Glenn Ryan, hung up his county boots in 2006
He sat there, in his usual seat in the Croke Park dressing room.
Sweat still dripping like a leaking tap from his face.
Disappointment beyond belief.
Unable, unwilling to loosen his laces.
Devastation etched on a face that looked older than its years.
Another harrowing defeat In Croker Park.
But somehow, this was even harder to take than what had preceded, it.
It was the famous triology of games against Sean Boylan's Meath.
The year: 1997.
But another result.
Another devastating blow.
A pitiful sight.
You keep your mouth shut in such circumstances.
Your pen under wraps.
Recorder under cover.
Yes, of course, everyone knows why one is there.
The dreaded questions have to be asked.
The dreaded questions have to be answered.
Losing dressing rooms are worse than being in a premises ‘after hours’ when a raid has just begun.
Nowhere to hide.
No hole in the ground to fall into.
Glenn, of course, was not the only devastated player staring at the floor.
They were as plentiful as apples in an orchard in late September.
Yet, for some strange reason, the hacks’ eyes were all on one man.
All in one direction.
The boots came off.
The shower eases the pain.
The body pain only.
Words gradually begin to flow.
Some of the best football that had been played at Headquarters acts as little consolation.
At this level, it is all about one thing.
Funny as it may seem it was here that the great days that lay ahead were conceived.
From the ashes of ’97
To the burning fire of ’98.
Glenn made a promise that day.
A promise that is often made after a defeat on the big stage.
But somehow, it seemed, this was different.
There was steel in the man's voice.
There was determination in his eyes.
There was a belief that no one was willing to question.
“We'll be back.”
None of the assembled media were willing to suggest otherwise.

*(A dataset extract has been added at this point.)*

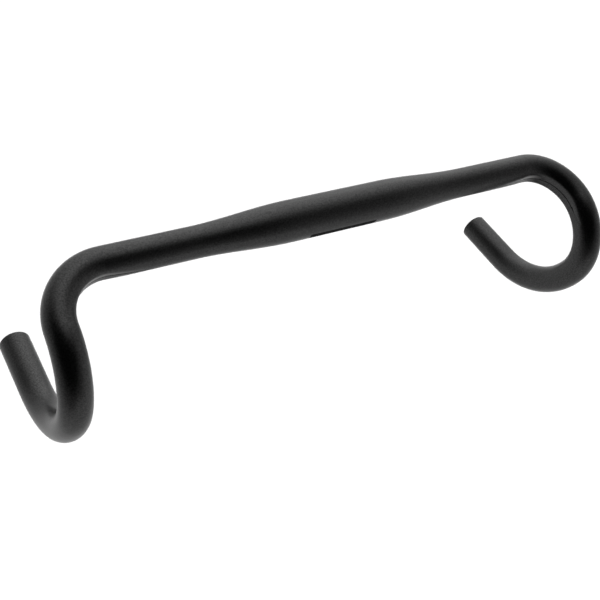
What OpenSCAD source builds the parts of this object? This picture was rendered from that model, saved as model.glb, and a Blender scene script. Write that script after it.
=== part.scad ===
// Drop handlebar for a road bike: one aluminium tube, swaged down from the clamp bulge and bent.
// The origin is the centre of the stem clamp. +X is the rider's right, along the
// clamp; +Y is forward; +Z is up. The right side is drawn, and the left mirrors it.

/* [Tube] */
// Outside diameter of the tube in the bends, ramps and drops
tube_d = 23.8; // [22.2:0.1:25.4]
// Wall thickness, the same all along the tube
wall = 1.8; // [1.4:0.1:2.4]
// Rounding of the outer edge at each open end
rim_round = 0.6; // [0.3:0.1:0.8]

/* [Clamp bulge] */
// Outside diameter where the stem clamps
clamp_d = 31.8; // [30:0.1:35]
// Length of the cylindrical clamp seat
clamp_w = 82; // [60:1:110]
// Length of each taper from the clamp seat down to the tube
taper_len = 83; // [60:1:90]

/* [Tops] */
// Length of each top, from the middle of the bar to its bend
top_len = 191; // [170:1:215]
// Centre line radius of the bend from the top to the ramp
top_bend_r = 41; // [38:1:60]
// Angle of that bend: less than 90 turns the hooks out a little
top_bend_a = 88.9; // [86:0.1:92]
// Slope of the ramps, down towards the front
ramp_slope = 6; // [0:0.5:12]

/* [Hooks] */
// Centre line radius of the hook's first arc, at the lever
hook_r = 46; // [40:1:60]
// Angle of the first arc
hook_a = 91; // [80:1:100]
// Centre line radius of the second arc, at the bottom of the hook
drop_r = 78; // [60:1:100]
// Angle of the second arc
drop_a = 70.5; // [60:0.5:80]
// Straight length at the end of each drop
drop_len = 47; // [40:1:80]

/* [Cable groove] */
// Depth of the groove pressed into the inner side of each top bend
groove_depth = 2; // [1.4:0.1:2.6]
// How far the groove runs out past each end of the bend
groove_run = 24; // [18:1:30]
// Tilt of the groove's two flanks, which meet in a shallow V
flank_tilt = 3; // [2:0.5:6]
// Angle of the groove's middle below the inner side of the bend
groove_low_a = 4; // [0:1:12]
// Width of the fine crease along the groove's floor
crease_w = 0.9; // [0.6:0.1:1.2]

/* [Hidden] */
$fn = 96;

tube_r = tube_d / 2;
clamp_r = clamp_d / 2;
clamp_end = clamp_w / 2;

// The bends from top to ramp and at the bottom of the hook come out this much thinner in
// radius, because bending stretches the tube. They lap this far into the tube at their ends
draw_in = 0.08;
lap = 0.3;

// The bore runs out past each end of the bar by this much, to cut it open
bore_past = 1;

// The taper follows half a cosine wave, in this many short cones
taper_steps = 12;

// The groove follows the bend at this radius, and runs out along a straight that leaves the
// arc at run_a past each end of the bend. The straight is shallower than the arc by run_shy
groove_r = top_bend_r - tube_r + groove_depth;
groove_drop = (tube_r - groove_depth) * sin(groove_low_a);
run_reach = sqrt(groove_run * groove_run + pow(top_bend_r - tube_r, 2));
run_a = asin(groove_run / run_reach) - acos(groove_r / run_reach);
run_shy = 0.06;
flank_w = 10;
groove_open = 8;

// A straight tube along +X, from the local origin
module straight(r, len) {
    rotate([0, 90, 0]) cylinder(r = r, h = len);
}

// A tube that leaves the local origin along +X, bends towards +Y and runs over at both ends
module bend(bend_r, a, r, over = 0) {
    over_a = over / bend_r * 180 / PI;
    translate([0, bend_r, 0]) rotate([0, 0, -90 - over_a])
        rotate_extrude(angle = a + 2 * over_a) translate([bend_r, 0]) circle(r = r);
}

// Puts its children at the end of such a bend, along the new direction
module after_bend(bend_r, a) {
    translate([bend_r * sin(a), bend_r * (1 - cos(a)), 0]) rotate([0, 0, a]) children();
}

// Half of the outline of the tops, as points [radius, place along the bar], from the middle out
function top_outline(inset, side) = concat(
    [for (i = [0 : taper_steps]) [
        tube_r - inset + (clamp_r - tube_r) * (1 + cos(180 * i / taper_steps)) / 2,
        side * (clamp_end + taper_len * i / taper_steps)
    ]],
    [[tube_r - inset, side * top_len], [0, side * top_len]]
);

// The tops and the clamp bulge, turned about the X axis. inset is 0 outside and wall inside
module tops(inset) {
    left = top_outline(inset, -1);
    rotate([0, 90, 0]) rotate_extrude() polygon(concat(
        top_outline(inset, 1),
        [for (i = [len(left) - 1 : -1 : 0]) left[i]]
    ));
}

// The straight drop. Outside it has a rounded rim, and inside it runs out past the end
module drop_end(inset) {
    if (inset > 0) {
        straight(tube_r - inset, drop_len + bore_past);
    } else {
        rotate([0, 90, 0]) rotate_extrude() {
            square([tube_r, drop_len - rim_round]);
            square([tube_r - rim_round, drop_len]);
            translate([tube_r - rim_round, drop_len - rim_round]) circle(r = rim_round);
        }
    }
}

// The right side of the bar, from the end of the top
module side_sweep(inset) {
    thin_r = tube_r - inset - draw_in;
    rotate([-ramp_slope, 0, 0]) translate([top_len, 0, 0]) {
        bend(top_bend_r, top_bend_a, thin_r, lap);
        after_bend(top_bend_r, top_bend_a) rotate([-90, 0, 0]) {
            bend(hook_r, hook_a, tube_r - inset);
            after_bend(hook_r, hook_a) {
                bend(drop_r, drop_a, thin_r, lap);
                after_bend(drop_r, drop_a) drop_end(inset);
            }
        }
    }
}

// The tool that presses the groove into the right top bend: a ring and the two straights that
// it runs out along. inset moves it into the tube, so that the wall keeps its thickness
module groove(inset) {
    rotate([-ramp_slope, 0, 0]) translate([top_len, top_bend_r, -groove_drop]) {
        rotate_extrude($fn = 180) translate([groove_r + inset, 0]) groove_section(inset);
        rotate([0, 0, -90 - run_a]) run_out(inset);
        rotate([0, 0, top_bend_a - 90 + run_a]) translate([0, groove_run, 0]) run_out(inset);
    }
}

// One straight of the groove, square to the ring's radius. It runs from there towards -y
module run_out(inset) {
    translate([groove_r + inset - run_shy, 0, 0]) rotate([90, 0, 0])
        linear_extrude(groove_run) groove_section(inset);
}

// The groove's section, open towards -x: a shallow V with a fine crease along its floor
module groove_section(inset) {
    flank_x = -flank_w * tan(flank_tilt);
    rotate(groove_low_a) {
        polygon([
            [0, 0],
            [flank_x, flank_w],
            [-groove_open, flank_w],
            [-groove_open, -flank_w],
            [flank_x, -flank_w],
        ]);
        if (inset == 0) circle(d = crease_w);
    }
}

// The whole tube as a solid rod, with both grooves pressed in
module rod(inset) {
    difference() {
        union() {
            tops(inset);
            side_sweep(inset);
            mirror([1, 0, 0]) side_sweep(inset);
        }
        groove(inset);
        mirror([1, 0, 0]) groove(inset);
    }
}

module handlebar() {
    color("#26272a") difference() {
        rod(0);
        rod(wall);
    }
}

handlebar();
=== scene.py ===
# %% [markdown]
# # A road bike drop handlebar
# The bar is one aluminium tube. It is bulged in the middle for the stem, swaged down to the
# size of the brake levers, bent, pressed for the cables, blasted with glass beads and
# anodised black. The CAD frame has its real shape and size. This scene gives it the surface
# that the real one has, on a studio floor, from the angle of the photograph.

# %% Load the frame
import math

import bmesh
import bpy
import numpy as np
from mathutils import Matrix, Vector


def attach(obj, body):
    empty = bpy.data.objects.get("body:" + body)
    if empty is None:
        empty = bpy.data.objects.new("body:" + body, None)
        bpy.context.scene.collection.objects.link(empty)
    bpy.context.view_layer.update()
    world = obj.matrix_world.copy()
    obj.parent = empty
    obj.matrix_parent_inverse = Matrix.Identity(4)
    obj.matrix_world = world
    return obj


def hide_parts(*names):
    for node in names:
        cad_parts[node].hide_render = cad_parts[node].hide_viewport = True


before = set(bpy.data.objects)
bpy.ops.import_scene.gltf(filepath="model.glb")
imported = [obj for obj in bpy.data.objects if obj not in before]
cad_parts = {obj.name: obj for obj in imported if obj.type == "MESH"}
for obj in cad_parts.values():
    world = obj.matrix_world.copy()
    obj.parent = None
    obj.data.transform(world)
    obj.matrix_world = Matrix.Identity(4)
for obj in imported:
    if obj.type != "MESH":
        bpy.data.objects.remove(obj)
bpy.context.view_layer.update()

# %% [markdown]
# ## The measures
# These are the measures of the CAD source, in millimetres and degrees. The mesh is made in
# millimetres too, and shrunk to metres when it is finished. The origin is the middle of the
# stem clamp, +X is the rider's right, +Y is forward and +Z is up.

# %% Measures from the CAD source
TUBE_R, CLAMP_R, WALL, RIM_ROUND = 11.9, 15.9, 1.8, 0.6
CLAMP_END, TAPER_LEN, TOP_LEN = 41.0, 83.0, 191.0
TOP_BEND_R, TOP_BEND_A, RAMP_SLOPE = 41.0, 88.9, 6.0
HOOK_R, HOOK_A, DROP_R, DROP_A, DROP_LEN = 46.0, 91.0, 78.0, 70.5, 47.0
GROOVE_DEPTH, GROOVE_RUN, FLANK_TILT = 2.0, 24.0, 3.0
GROOVE_LOW_A, CREASE_W = 4.0, 0.9

# the ramps slope down to the front, and the top bends lie in one plane with them
slope = math.radians(RAMP_SLOPE)
RAMP_SIDE = np.array([0, math.cos(slope), -math.sin(slope)])
RAMP_UP = np.array([0, math.sin(slope), math.cos(slope)])
print("the plane of the ramps: forward", RAMP_SIDE.round(3), "up", RAMP_UP.round(3))

# %% [markdown]
# ## The ring that becomes a tube
# A curve with a round bevel is the quickest tube, but its points are spread evenly, and a
# groove would have to be cut into it. Here the bar starts as one ring of points, which stands
# square to it at its middle. A fine crease will run along the inner side of each top bend, so
# the two edges of the ring that are nearest to it are cut up small.

# %% One ring, finer where the crease will run
GROOVE_DROP = (TUBE_R - GROOVE_DEPTH) * math.sin(math.radians(GROOVE_LOW_A))
CREASE_A = -math.asin(GROOVE_DROP / TUBE_R)
RING_EDGES, FINE_EDGES, CREASE_CUTS = 88, 2, 8


def ring(work, radius):
    """The edges of a ring at the middle of the bar. Its angles run from its side to its top."""
    start = len(work.verts)
    made = bmesh.ops.create_circle(work, segments=RING_EDGES, radius=radius)["verts"]
    crease = Vector((math.cos(CREASE_A), math.sin(CREASE_A), 0)) * radius
    edges = sorted({edge for point in made for edge in point.link_edges},
                   key=lambda edge: sum((crease - point.co).length for point in edge.verts))
    bmesh.ops.subdivide_edges(work, edges=edges[:FINE_EDGES], cuts=CREASE_CUTS)

    work.verts.ensure_lookup_table()
    points = work.verts[start:]
    for point in points:
        point.co = point.co.normalized() * radius
    stand = Matrix((RAMP_SIDE, RAMP_UP, (1, 0, 0))).transposed().to_4x4()
    bmesh.ops.transform(work, matrix=stand, verts=points)
    return list({edge for point in points for edge in point.link_edges})


print("a ring has", RING_EDGES + FINE_EDGES * CREASE_CUTS, "edges")

# %% [markdown]
# ## The radius along the bar
# Swaging squeezes the tube down between the clamp seat and the grips. It leaves a soft
# shoulder at each end of the taper. A spline would need its points placed by eye, and half a
# cosine wave already has that shape.

# %% The outside radius at each length
def outside_radius(run):
    wave = min(max((run - CLAMP_END) / TAPER_LEN, 0), 1)
    return TUBE_R + (CLAMP_R - TUBE_R) * (1 + math.cos(math.pi * wave)) / 2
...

Many of the hardened sports scribblers just nodded.
Heard it all before.
As for the rest of us?
Afraid to think otherwise.
Within days Glenn was spotted pounding the road.
The comeback had began.
Little did we know.
Kildare's greatest year in modern day football was on the way.
Some have said that Ryan was lucky.
Lucky that when he was in his prime
Kildare were in their's.
It was, I suggest
Glenn Ryan was one of the main conduits that made a good team a great team.
Regardless of the ultimate disappointment.
He has been the heart and soul of Kildare football
Not just in ’98
But before it
And after it.
His likes, one wonders
Will we ever see again.
When the great centre backs are being looked at, Glenn will be up there with the best of them.
It has been suggested Glenn Ryan ranks alongside the great Jack Higgins.
I never had the pleasure of witnessing the Naas man in action,
But by all accounts a greater tribute could not be paid to any man.
And when we look back through the years, Mick O'Dwyer will be acclaimed as the man who reignited Kildare.
Gave us back our pride
Our will to win.
Yet one can only wonder.
Wonder if any of that success would have been achieved without one player in particular,
Glenn, not forgetting Josephine.
A heartfelt thank you for what can only be described as some of the greatest sporting days we had over the last sixteen years.
Your rest is well deserved.
Yet somehow I don't think we have heard the last of Glenn Ryan.